Technical standards turn the regulation into a wire format. SMPTE ST 334-1 defines the carriage and timing of CEA-608/708 ancillary data inside MPEG-2 and SDI streams; the W3C WebVTT specification and IMSC1/TTML define the same for IP-native delivery. A production validation engine treats these specs as executable schemas: every caption cue — roll-up, paint-on, or pop-on — is evaluated against a deterministic rule set whose conditions trace directly back to a regulatory clause. The engineering constraint that follows is unforgiving: the validator must be deterministic (the same input always yields the same verdict), stateless (no cross-asset context that could leak between jobs), and fully auditable (every pass and fail is logged with its clause reference), because the output is evidence in an FCC or Ofcom inquiry.

Pipeline Stage Map

QC validation is not a monolithic step; it is a gate that sits at a specific point in the caption lifecycle. Captions are ingested, parsed and normalized into a canonical cue model, validated against the rule set, and only then muxed into the delivery container and pushed to playout or adaptive-bitrate packaging. The validator consumes the normalized cue model plus a media reference (via ffprobe) and never triggers a full decode. Failures branch the asset into a quarantine or remediation path rather than letting it reach the mux stage.

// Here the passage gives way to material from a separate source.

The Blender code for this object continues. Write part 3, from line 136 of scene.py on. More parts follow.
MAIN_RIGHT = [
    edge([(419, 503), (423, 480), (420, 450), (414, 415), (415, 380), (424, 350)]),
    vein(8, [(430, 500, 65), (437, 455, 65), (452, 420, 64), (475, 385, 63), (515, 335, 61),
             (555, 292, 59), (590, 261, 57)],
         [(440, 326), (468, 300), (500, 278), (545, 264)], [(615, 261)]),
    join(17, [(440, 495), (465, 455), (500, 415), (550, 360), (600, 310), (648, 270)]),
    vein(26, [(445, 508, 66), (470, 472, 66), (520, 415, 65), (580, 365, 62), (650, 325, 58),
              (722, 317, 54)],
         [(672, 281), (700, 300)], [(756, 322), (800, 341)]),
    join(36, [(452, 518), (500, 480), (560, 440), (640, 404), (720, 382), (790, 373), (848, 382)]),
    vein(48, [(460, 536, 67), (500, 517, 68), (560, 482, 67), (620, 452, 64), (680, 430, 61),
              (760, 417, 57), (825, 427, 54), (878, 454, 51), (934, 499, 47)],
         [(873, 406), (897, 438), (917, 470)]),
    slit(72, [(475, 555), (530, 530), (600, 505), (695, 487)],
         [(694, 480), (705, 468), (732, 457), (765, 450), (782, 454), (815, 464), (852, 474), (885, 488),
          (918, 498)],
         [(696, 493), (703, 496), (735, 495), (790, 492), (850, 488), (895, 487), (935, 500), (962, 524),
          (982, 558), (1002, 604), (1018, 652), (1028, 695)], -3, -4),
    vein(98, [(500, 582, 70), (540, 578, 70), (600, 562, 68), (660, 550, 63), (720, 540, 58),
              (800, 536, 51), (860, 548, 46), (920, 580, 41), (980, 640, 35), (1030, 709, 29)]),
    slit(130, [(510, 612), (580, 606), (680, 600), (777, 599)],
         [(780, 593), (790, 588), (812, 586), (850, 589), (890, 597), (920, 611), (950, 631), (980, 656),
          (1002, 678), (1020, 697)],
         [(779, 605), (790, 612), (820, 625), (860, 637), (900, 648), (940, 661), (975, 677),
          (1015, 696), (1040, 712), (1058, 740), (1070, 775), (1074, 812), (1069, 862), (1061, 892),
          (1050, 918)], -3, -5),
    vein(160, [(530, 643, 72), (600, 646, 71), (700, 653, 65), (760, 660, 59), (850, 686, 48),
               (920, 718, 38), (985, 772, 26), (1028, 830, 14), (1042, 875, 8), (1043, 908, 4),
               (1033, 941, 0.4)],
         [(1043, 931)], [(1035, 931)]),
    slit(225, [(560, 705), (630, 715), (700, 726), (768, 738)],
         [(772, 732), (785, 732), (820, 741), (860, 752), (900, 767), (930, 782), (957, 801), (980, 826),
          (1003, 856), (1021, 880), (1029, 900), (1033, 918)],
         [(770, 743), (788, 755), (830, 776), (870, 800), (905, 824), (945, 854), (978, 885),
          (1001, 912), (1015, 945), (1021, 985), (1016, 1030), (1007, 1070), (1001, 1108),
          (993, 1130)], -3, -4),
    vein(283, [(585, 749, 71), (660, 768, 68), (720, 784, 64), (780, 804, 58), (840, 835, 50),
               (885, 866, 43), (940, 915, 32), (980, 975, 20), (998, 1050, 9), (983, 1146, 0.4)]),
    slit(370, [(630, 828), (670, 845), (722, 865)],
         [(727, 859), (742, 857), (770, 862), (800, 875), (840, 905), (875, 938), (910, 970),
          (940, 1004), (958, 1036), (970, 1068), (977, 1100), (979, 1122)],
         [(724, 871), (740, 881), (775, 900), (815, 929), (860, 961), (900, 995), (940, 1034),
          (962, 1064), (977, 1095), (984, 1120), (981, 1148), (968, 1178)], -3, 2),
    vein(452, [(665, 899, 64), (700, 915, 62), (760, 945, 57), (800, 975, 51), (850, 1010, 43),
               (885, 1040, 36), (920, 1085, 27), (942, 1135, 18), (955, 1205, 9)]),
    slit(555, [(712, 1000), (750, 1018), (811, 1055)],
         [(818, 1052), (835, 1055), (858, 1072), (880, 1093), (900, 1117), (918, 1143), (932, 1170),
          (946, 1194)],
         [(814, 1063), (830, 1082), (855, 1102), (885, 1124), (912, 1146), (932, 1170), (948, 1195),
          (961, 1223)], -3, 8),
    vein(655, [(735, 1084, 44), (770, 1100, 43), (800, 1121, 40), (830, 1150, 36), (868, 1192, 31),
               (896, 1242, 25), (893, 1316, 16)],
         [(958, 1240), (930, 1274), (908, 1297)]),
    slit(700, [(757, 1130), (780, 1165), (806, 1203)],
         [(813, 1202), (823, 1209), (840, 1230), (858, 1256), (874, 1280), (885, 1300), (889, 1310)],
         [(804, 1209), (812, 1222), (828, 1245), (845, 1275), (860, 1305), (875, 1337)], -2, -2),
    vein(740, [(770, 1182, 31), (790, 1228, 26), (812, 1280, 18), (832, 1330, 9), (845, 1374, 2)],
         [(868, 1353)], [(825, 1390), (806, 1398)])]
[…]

The normalization step is shared with the broader parsing workflow: the same canonical cue model produced for QC is the one described in SRT, SCC & WebVTT parsing workflows. When throughput climbs into thousands of assets per day, the gate is fanned out with async batch caption processing so that parse, validate, and report run as bounded-concurrency workers rather than a serial loop.

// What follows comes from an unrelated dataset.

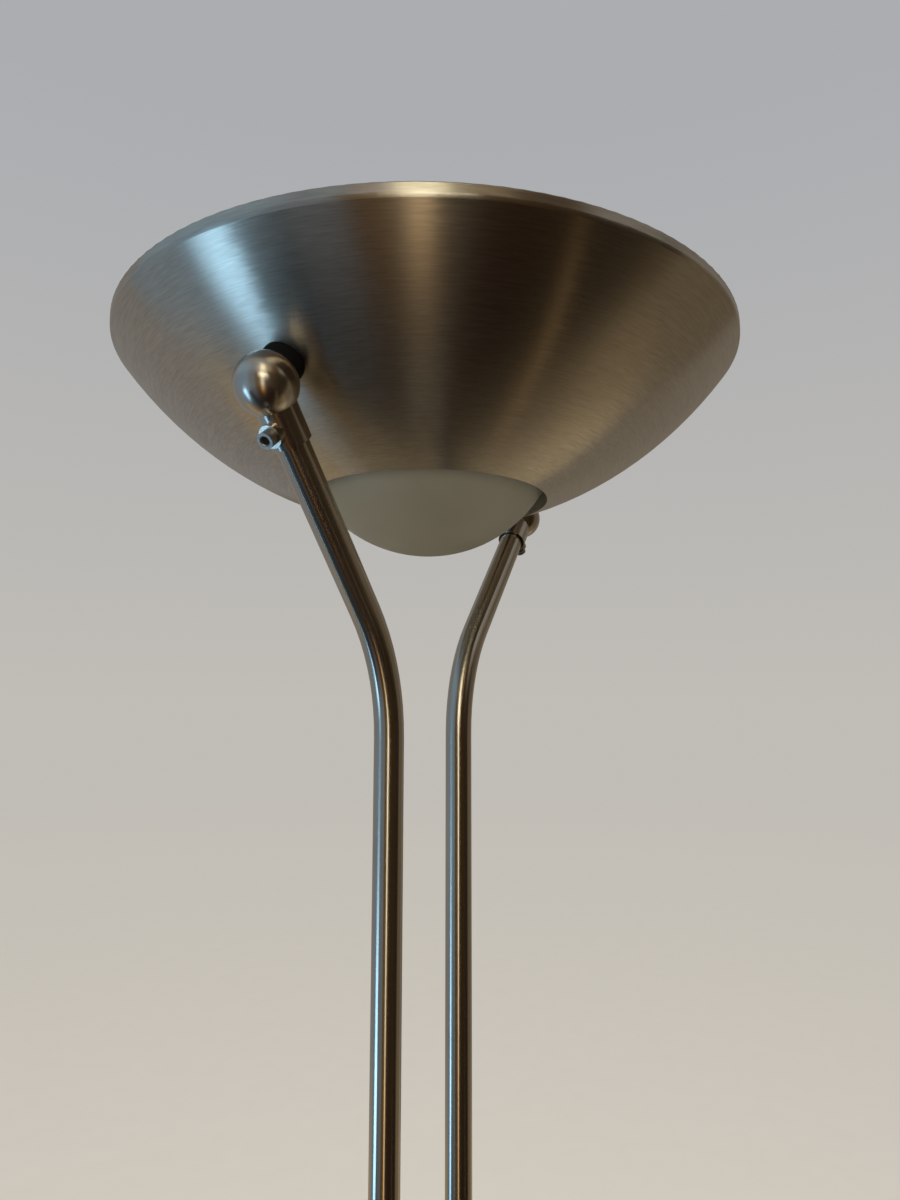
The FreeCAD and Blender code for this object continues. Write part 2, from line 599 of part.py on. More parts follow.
def make_base():
    nodes["base_pad"] = cyl(PAD_R, PAD_T, V(0, 0, 0))

    stud_hole = cyl(STUD_R + HOLE_PLAY, 2 * COVER_TOP_Z, V(POLE_X, 0, 0))
    inlet_hole = cyl(INLET_BODY_R + FIT, BASE_R, V(0, BASE_R / 2, INLET_Z), BACK)
    cover = cover_profile(0, COVER_LIP_Z).cut(cover_profile(COVER_T, COVER_LIP_Z - OVERCUT))
    cover = cover.cut(stud_hole).cut(half_turn(stud_hole)).cut(inlet_hole)
    nodes["base_cover"] = cover

    weight = cover_profile(COVER_T + WEIGHT_GAP, PAD_T)
    recess = cyl(WEIGHT_RECESS_R, WEIGHT_RECESS_H, V(0, 0, PAD_T))
    channel = block(-CHANNEL_W / 2, CHANNEL_W / 2, 0, BASE_R, PAD_T, PAD_T + CHANNEL_H)
    weight = weight.cut(recess).cut(channel).cut(stud_hole).cut(half_turn(stud_hole))
    land = cyl(WASHER_R + WASHER_LAND, WEIGHT_GAP, V(POLE_X, 0, COVER_TOP_Z - COVER_T - WEIGHT_GAP))
    land = land.cut(stud_hole)
    nodes["base_weight"] = weight.fuse(land).fuse(half_turn(land))

    neck_r = POLE_R + FLANGE_NECK
    flange = Part.makeCone(FLANGE_R, neck_r, FLANGE_H - FLANGE_FOOT_H,
                           V(POLE_X, 0, COVER_TOP_Z + FLANGE_FOOT_H))
    flange = flange.fuse(cyl(FLANGE_R, FLANGE_FOOT_H, V(POLE_X, 0, COVER_TOP_Z)))
    flange = flange.cut(cyl(STUD_R + SLIP, FLANGE_H + 2 * OVERCUT, V(POLE_X, 0, COVER_TOP_Z - OVERCUT)))
    flange = flange.cut(cyl(POLE_R + SLIP, SOCKET_H + OVERCUT, V(POLE_X, 0, POLE_FOOT_Z)))
    nodes["pole_flanges"] = group([flange, half_turn(flange)])

    roof_z = PAD_T + WEIGHT_RECESS_H
    washer = tube(WASHER_R, STUD_R + HOLE_PLAY, WASHER_T, V(POLE_X, 0, roof_z - WASHER_T))
    nodes["pole_washers"] = group([washer, half_turn(washer)])
    nut_z = roof_z - WASHER_T - NUT_H
    nut = hex_prism(NUT_FLATS, NUT_H, V(POLE_X, 0, nut_z), UP)
    nut = nut.cut(cyl(STUD_R + FIT, NUT_H, V(POLE_X, 0, nut_z)))
    nodes["pole_nuts"] = group([nut, half_turn(nut)])

    stud_low = nut_z - STUD_PROUD
    stud_l = POLE_FOOT_Z - stud_low
    stud = cyl(STUD_R, stud_l, V(POLE_X, 0, stud_low))
    stud = stud.fuse(cyl(POLE_R - POLE_WALL - SLIP, STUD_PLUG_L, V(POLE_X, 0, POLE_FOOT_Z)))
    stud = stud.cut(cyl(STUD_BORE_R, stud_l + STUD_PLUG_L, V(POLE_X, 0, stud_low)))
    nodes["pole_studs"] = group([stud, half_turn(stud)])

    # Cord inlet: a bushing with a head outside the cover and a nut behind it
    nut_corner = INLET_NUT_FLATS / math.sqrt(3)
    wall_y = math.sqrt((BASE_R - COVER_T) ** 2 - nut_corner ** 2)
    body_in = wall_y - INLET_NUT_L - INLET_TAIL_L
    outer_y = BASE_R + FIT
    bushing = cyl(INLET_BODY_R, outer_y - body_in, V(0, body_in, INLET_Z), BACK)
    head = cyl(INLET_HEAD_R, INLET_HEAD_L, V(0, outer_y, INLET_Z), BACK)
    face_y = outer_y + INLET_HEAD_L
    head_edge = [e for e in head.Edges if abs(e.BoundBox.YMin - face_y) < 1e-6]
    head = head.makeFillet(INLET_HEAD_EDGE_R, head_edge)
    bushing = bushing.fuse(head)
    bushing = bushing.cut(cyl(INLET_BORE_R, 2 * BASE_R, V(0, body_in - OVERCUT, INLET_Z), BACK))
    nodes["cord_inlet"] = bushing
    nut_y = wall_y - FIT - INLET_NUT_L
    nut = hex_prism(INLET_NUT_FLATS, INLET_NUT_L, V(0, nut_y, INLET_Z), BACK)
    nut = nut.cut(cyl(INLET_BODY_R + FIT, INLET_NUT_L, V(0, nut_y, INLET_Z), BACK))
    nodes["cord_inlet_nut"] = nut
    return body_in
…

Format & Standard Overview

A validator has to accept whatever the upstream chain emits, which in practice means at least four caption representations with very different timing models and capabilities. The decision logic for which format belongs where is covered in depth in the SCC vs SRT vs WebVTT architecture guide; the table below is the quick reference the validator’s parser dispatch keys off.

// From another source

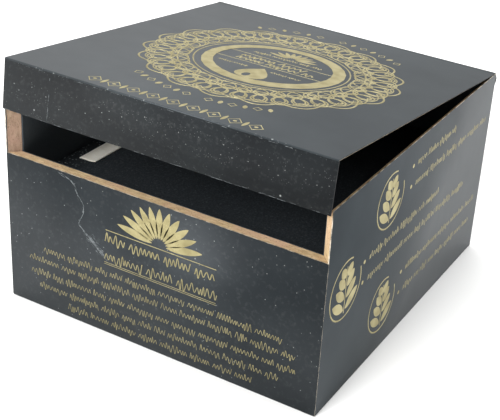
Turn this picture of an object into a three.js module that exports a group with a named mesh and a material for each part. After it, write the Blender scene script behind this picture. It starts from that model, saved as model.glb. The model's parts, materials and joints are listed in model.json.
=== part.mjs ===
// A small presentation box with a flip lid, made from V-grooved board wrapped in printed paper.
// Every wall is three layers, outer paper, board and lining, mitred at 45 degrees where panels meet.
// The lid and its front flap swing together on the paper along the top of the back wall.
// Millimetres, +X to the right, +Y to the back, +Z up; the origin is the centre of the underside.

import * as THREE from 'three';

// Driving dimensions

const BOX = { width: 76, depth: 81, height: 46.1 }; // outside, with the lid shut
const FRONT_WALL_HEIGHT = 35.1; // the front wall stops here and the flap fills the rest
const FLAP_HEIGHT = 10.8;
const LID_OPEN_ANGLE = THREE.MathUtils.degToRad( 7.1 ); // where the paper's spring holds the lid

const PAPER = 0.2;
const LINING = 0.2;
const GLUE_LINE = 0.02;
const WALL = 2.5; // outer paper, glue, board, glue and lining together
const MITRE_JOINT = 0.02; // glued seam between two fixed panels
const LID_CLEARANCE = 0.2; // between the shut lid and the walls' bevels

const INSERT = {
	top: 28.8, // height of its upper face
	baseLayer: 6, // solid foam under the recess
	sideGap: 0.3,
	backGap: 0.9, // room for the ribbon's tail
	recessRadius: 16,
	recessCentreY: 4, // set back a little
};

const RIBBON = {
	width: 4,
	thickness: 0.4,
	centreX: - 30,
	frontY: - 24.2,
	tail: 14, // length tucked down behind the foam
};

const COLOURS = {
	print: 0x2c3033, // matt-laminated black paper
	lining: 0x17191c, // plain black paper
	board: 0xc7a67c, // raw grey-brown core
	foam: 0x1b1d20,
	ribbon: 0xd6d3c0,
};

const BOARD_START = PAPER + GLUE_LINE;
const BOARD_END = WALL - LINING - GLUE_LINE;
const LINING_START = WALL - LINING;

// Materials

function matt( color, roughness ) {

	return new THREE.MeshStandardMaterial( { color, roughness, metalness: 0 } );

}

const printedPaper = matt( COLOURS.print, 0.55 );
const liningPaper = matt( COLOURS.lining, 0.8 );
const rawBoard = matt( COLOURS.board, 0.95 );
const blackFoam = matt( COLOURS.foam, 0.95 );
const creamRibbon = matt( COLOURS.ribbon, 0.7 );

function piece( name, geometry, material ) {

	const mesh = new THREE.Mesh( geometry, material.clone() );
	mesh.name = name;
	return mesh;

}

// Edges of a panel: how far the edge is set in at a given depth below the outer face

const mitre = ( gap = MITRE_JOINT ) => ( depth ) => depth + gap;
const square = () => () => 0;

// One layer of a panel, from depth `from` to depth `to` below the outer face.
// The outer face lies in the XY plane and looks along +Z, and the edges are cut as `edges` says.

function layer( size, edges, from, to ) {

	const geometry = new THREE.BoxGeometry( size.width, size.height, to - from );
	geometry.translate( 0, 0, - ( from + to ) / 2 );
	const position = geometry.attributes.position;
	const middle = - ( from + to ) / 2;

	for ( let i = 0; i < position.count; i ++ ) {

		const depth = position.getZ( i ) > middle ? from : to;
		const x = position.getX( i );
		const y = position.getY( i );
		position.setX( i, x < 0 ? x + edges.left( depth ) : x - edges.right( depth ) );
		position.setY( i, y < 0 ? y + edges.bottom( depth ) : y - edges.top( depth ) );
		position.setZ( i, - depth );

	}

	geometry.computeVertexNormals();
	return geometry;

}

// A panel: printed paper outside, board in the middle, lining inside

function panel( name, size, edges ) {

	const group = new THREE.Group();
	group.add( piece( `${ name }_paper`, layer( size, edges, 0, PAPER ), printedPaper ) );
	group.add( piece( `${ name }_board`, layer( size, edges, BOARD_START, BOARD_END ), rawBoard ) );
	group.add( piece( `${ name }_lining`, layer( size, edges, LINING_START, WALL ), liningPaper ) );
	return group;

}

// Stands a panel up as a wall that looks along -Y, then turns it about the box's middle

function wall( wallPanel, heightOfCentre, distance, turn ) {

	wallPanel.rotation.x = Math.PI / 2;
	wallPanel.position.set( 0, - distance, heightOfCentre );
	const turned = new THREE.Group();
	turned.rotation.z = turn;
	turned.add( wallPanel );
	return turned;

}

// The tray: floor and four walls

function tray() {

	const group = new THREE.Group();
	const allMitred = { left: mitre(), right: mitre(), bottom: mitre(), top: mitre() };
	const openTop = { left: mitre(), right: mitre(), bottom: mitre(), top: square() };

	const front = panel( 'front', { width: BOX.width, height: FRONT_WALL_HEIGHT }, openTop );
	const back = panel( 'back', { width: BOX.width, height: BOX.height }, allMitred );
	const left = panel( 'left', { width: BOX.depth, height: BOX.height }, allMitred );
	const right = panel( 'right', { width: BOX.depth, height: BOX.height }, allMitred );
	group.add( wall( front, FRONT_WALL_HEIGHT / 2, BOX.depth / 2, 0 ) );
	group.add( wall( back, BOX.height / 2, BOX.depth / 2, Math.PI ) );
	group.add( wall( left, BOX.height / 2, BOX.width / 2, - Math.PI / 2 ) );
	group.add( wall( right, BOX.height / 2, BOX.width / 2, Math.PI / 2 ) );

	const floor = panel( 'bottom', { width: BOX.width, height: BOX.depth }, allMitred );
	floor.rotation.x = Math.PI;
	group.add( floor );
	return group;

}

// The lid and its flap, in a group whose origin is the hinge line.
// They are drawn shut, and the group is turned by the opening angle.

function lid() {

	const group = new THREE.Group();
	const running = mitre( LID_CLEARANCE );

	const top = panel( 'lid', { width: BOX.width, height: BOX.depth }, {
		left: running, right: running, bottom: mitre(), top: running,
	} );
	top.position.set( 0, - BOX.depth / 2, 0 );
	group.add( top );

	const flap = panel( 'flap', { width: BOX.width, height: FLAP_HEIGHT }, {
		left: running, right: running, bottom: square(), top: mitre(),
	} );
	flap.rotation.x = Math.PI / 2;
	flap.position.set( 0, - BOX.depth, - FLAP_HEIGHT / 2 );
	group.add( flap );

	group.position.set( 0, BOX.depth / 2, BOX.height );
	group.rotation.x = - LID_OPEN_ANGLE;
	return group;

}

// The insert: a solid foam layer and a die-cut layer with the round recess, glued together

const insertWidth = BOX.width - 2 * ( WALL + INSERT.sideGap );
const insertFront = - BOX.depth / 2 + WALL + INSERT.sideGap;
const insertBack = BOX.depth / 2 - WALL - INSERT.backGap;

function foamLayer( name, zFrom, zTo, recessRadius = 0 ) {

	const outline = new THREE.Shape();
	outline.moveTo( - insertWidth / 2, insertFront );
	outline.lineTo( insertWidth / 2, insertFront );
	outline.lineTo( insertWidth / 2, insertBack );
	outline.lineTo( - insertWidth / 2, insertBack );
	outline.closePath();

	if ( recessRadius > 0 ) {

		const hole = new THREE.Path();
		hole.absarc( 0, INSERT.recessCentreY, recessRadius, 0, 2 * Math.PI, true );
		outline.holes.push( hole );

	}

	const geometry = new THREE.ExtrudeGeometry( outline, {
		depth: zTo - zFrom, bevelEnabled: false, curveSegments: 24,
	} );
	geometry.translate( 0, 0, zFrom );
	return piece( name, geometry, blackFoam );

}

function insert() {

	const group = new THREE.Group();
	const floor = WALL + GLUE_LINE;
	const split = floor + INSERT.baseLayer;
	group.add( foamLayer( 'foam_base_layer', floor, split ) );
	group.add( foamLayer( 'foam_top_layer', split + GLUE_LINE, INSERT.top, INSERT.recessRadius ) );
	return group;

}

// The lift ribbon: lies on the foam, folds over its back edge and is glued down behind it.
// Its side view is drawn with x along the box's depth and y up, then swept across its width.

function ribbon() {

	const under = INSERT.top + GLUE_LINE;
	const inside = insertBack + GLUE_LINE;
	const tailZ = under - RIBBON.tail;

	const side = new THREE.Shape();
	side.moveTo( RIBBON.frontY, under );
	side.lineTo( inside, under );
	side.lineTo( inside, tailZ );
	side.lineTo( inside + RIBBON.thickness, tailZ );
	side.absarc( inside, under, RIBBON.thickness, 0, Math.PI / 2, false );
	side.lineTo( RIBBON.frontY, under + RIBBON.thickness );
	side.closePath();

	const geometry = new THREE.ExtrudeGeometry( side, {
		depth: RIBBON.width, bevelEnabled: false, curveSegments: 6,
	} );
	geometry.translate( 0, 0, - RIBBON.width / 2 );
	const mesh = piece( 'lift_ribbon', geometry, creamRibbon );
	const diagonal = new THREE.Vector3( 1, 1, 1 ).normalize();
	mesh.quaternion.setFromAxisAngle( diagonal, 2 * Math.PI / 3 ); // x to Y, y to Z, sweep to X
	mesh.position.x = RIBBON.centreX;
	return mesh;

}

const box = new THREE.Group();
box.add( tray(), lid(), insert(), ribbon() );

export default box;
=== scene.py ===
"""A small presentation box with a flip lid: V-grooved greyboard in matt black paper with gold foil.

The pieces are made in the order of the work: board, lining, cover, foil, wear, insert, ribbon, studio.
"""

import json
import math
import random

import bmesh
import bpy
from mathutils import Matrix, Vector, noise


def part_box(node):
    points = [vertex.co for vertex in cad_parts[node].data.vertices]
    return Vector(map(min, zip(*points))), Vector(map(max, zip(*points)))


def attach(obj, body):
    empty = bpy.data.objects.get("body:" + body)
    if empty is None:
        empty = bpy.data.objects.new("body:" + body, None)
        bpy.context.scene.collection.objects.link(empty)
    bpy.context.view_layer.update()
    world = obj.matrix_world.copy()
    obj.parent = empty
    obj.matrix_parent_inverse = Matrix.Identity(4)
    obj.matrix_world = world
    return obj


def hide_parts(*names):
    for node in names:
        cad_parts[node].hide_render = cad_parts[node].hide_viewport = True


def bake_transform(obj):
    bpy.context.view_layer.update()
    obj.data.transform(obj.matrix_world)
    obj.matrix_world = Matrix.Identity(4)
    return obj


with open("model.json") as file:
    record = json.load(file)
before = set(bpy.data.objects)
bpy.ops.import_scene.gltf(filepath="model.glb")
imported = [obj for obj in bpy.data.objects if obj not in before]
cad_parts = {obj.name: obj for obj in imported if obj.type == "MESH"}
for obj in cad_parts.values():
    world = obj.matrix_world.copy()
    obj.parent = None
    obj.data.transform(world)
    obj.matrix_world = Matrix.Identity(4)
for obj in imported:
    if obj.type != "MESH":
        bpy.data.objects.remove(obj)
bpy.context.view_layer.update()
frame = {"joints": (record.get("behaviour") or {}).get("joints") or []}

# ---------------------------------------------------------------------------------------------
# Greyboard: seven stiff panels of about 2 mm recycled board. V-grooves cut at 45 degrees let
# them fold up into walls. Only the front wall's top and the flap's foot are cut square, and the
# raw core shows there and on the bevels: tan, dull and fibrous, with its plies running along it.

MM = 0.001
UP = Vector((0, 0, 1))

WIDTH = 2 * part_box("right_paper")[1].x
DEPTH = 2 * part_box("back_paper")[1].y
FLAP_HEIGHT = 10.8 * MM
WALL = 2.5 * MM
PAPER = 0.2 * MM
GLUE_LINE = 0.02 * MM
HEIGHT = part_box("left_paper")[1].z + GLUE_LINE
FRONT_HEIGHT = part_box("front_paper")[1].z
LID_CLEARANCE = 0.2 * MM

lid_hinge = frame["joints"][0]
HINGE = Vector(lid_hinge["pos_m"])
LID_ANGLE = math.radians(-lid_hinge["range_deg"][0])
OPENED = Matrix.Translation(HINGE) @ Matrix.Rotation(-LID_ANGLE, 4, "X")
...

Format	Standard	Timing model	Native styling/positioning	Primary distribution	QC focus
SCC	CEA-608 / SMPTE ST 334-1	29.97 fps drop-frame timecode	Yes (control codes)	Terrestrial, cable, satellite	Control-code integrity, drop-frame math
SRT	De facto (SubRip)	`HH:MM:SS,mmm` wall-clock	No	OTT ingest, interchange	Frame quantization, overlap, CPS
WebVTT	W3C WebVTT	`HH:MM:SS.mmm` wall-clock	Yes (CSS/regions)	HLS/DASH streaming	Cue syntax, region bounds, BOM
TTML / IMSC1	W3C TTML2 / IMSC1.1	`media` / `smpte` tick	Yes (XML styling)	OTT, archival, exchange	Namespace resolution, tick rate

The threshold values these formats are checked against are summarized in one place so they are not buried in prose:

Constraint	Threshold	Source
Sync drift, linear broadcast	≤ 100 ms (≈ ±2–3 frames @ 29.97)	FCC 47 CFR § 79.1
Sync drift, streaming / VOD	≤ 150 ms	Industry / Ofcom guidance
Reading rate (English)	160–180 WPM target, 200–250 WPM hard ceiling	FCC / Ofcom ITC legacy
Characters per second (CPS)	≤ 17 CPS sustained (≈ 20 CPS peak)	EBU-TT-D / BBC subtitle guidelines
Characters per line, CEA-608	32	CEA-608
Maximum rows	4 (practical placement limit)	CEA-608 / safe-area practice
Minimum display duration	1.0–1.5 s	FCC / Ofcom

Temporal Alignment & Sync Drift Detection

The most insidious failure vector is temporal: when caption presentation timestamps diverge from the audio/video PTS, the result is a direct synchronicity violation under FCC 47 CFR § 79.1. The engineering problem is that drift is rarely linear — encoder timestamp wrapping, variable frame rate injection, and timebase mismatches between the caption file and the mezzanine all produce non-monotonic offsets — so start/end spot checks miss it. The validator must sample across the whole runtime and track cumulative deviation.

import subprocess, json
import numpy as np
import pysrt

def video_pts_seconds(path: str) -> np.ndarray:
    """Extract frame PTS from the reference media without a full decode."""
    out = subprocess.run(
        ["ffprobe", "-select_streams", "v:0", "-show_entries",
         "frame=pts_time", "-of", "json", "-read_intervals", "%+#5000", path],
        capture_output=True, text=True, check=True,
    ).stdout
    frames = json.loads(out).get("frames", [])
    return np.array([float(f["pts_time"]) for f in frames if "pts_time" in f])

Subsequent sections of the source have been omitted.